Being herself one of the first agents of the Underground Railroad she was an untiring worker along that line. To be able to accommodate in a comfortable manner the fugitives that passed our way, father enlarged his home where a suite of rooms could be made ready for those fleeing to Canada. It was no unusual occurrence for mother to be called up at all hours of the night, cold or hot as the case may be, to prepare supper for a hungry lot of fleeing humanity.

She was greatly interested in the publication of the "North Star" or Frederick Douglass' paper as it was called later on, and publication day was always a day for extra rejoicing as each weekly paper was felt to be another arrow sent on its way to do the work of puncturing the veil that shrouded a whole race in gloom. Mother felt it her duty to have her table well supplied with extra provisions that day, a custom that we, childlike, fully appreciated. Our home was two miles from the center of the city, where our office was situated, and many times did we trudge through snow knee deep, as street cars were unknown.

During one of the summer vacations the question arose in father's mind as to how his sons should be employed, for them to run wild through the streets was out of the question. There was much hostile feeling against the colored boys and as he would be from home most of the time, he felt anxious about them. Mother came to the rescue with the suggestion that they be taken into the office and taught the case. They were little fellows and the thought had not occurred to father.

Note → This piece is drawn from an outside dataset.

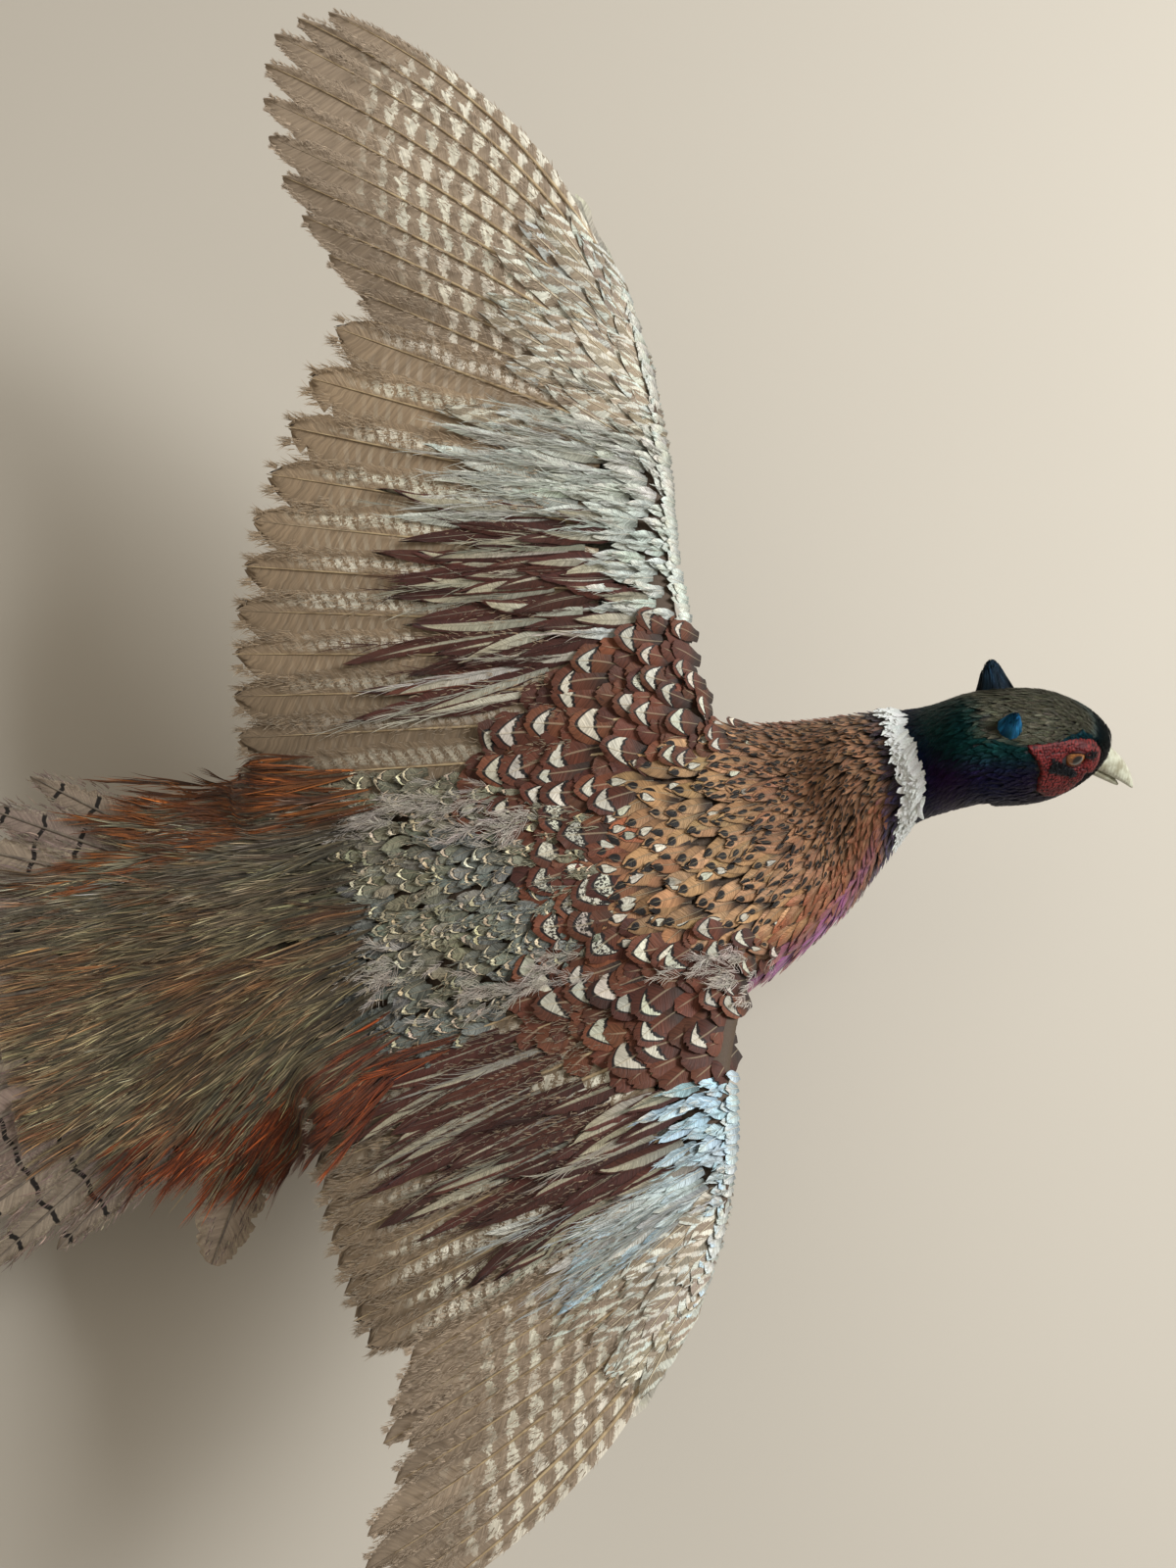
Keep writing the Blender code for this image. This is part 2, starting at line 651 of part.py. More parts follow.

He acted upon the suggestion and at the ages of eleven and nine they were perched upon blocks and given their first lesson in printer's ink, besides being employed to carry papers and mailing them.

Father was mother's honored guest. He was from home so often that his home comings were events that she thought worthy of extra notice, and caused renewed activity. Every thing was done that could be to add to his comfort. She also found time to care for four other boys at different times. As they became members of our home circle, the care of their clothing was as carefully seen to as her own children's and they delighted in calling her Mother.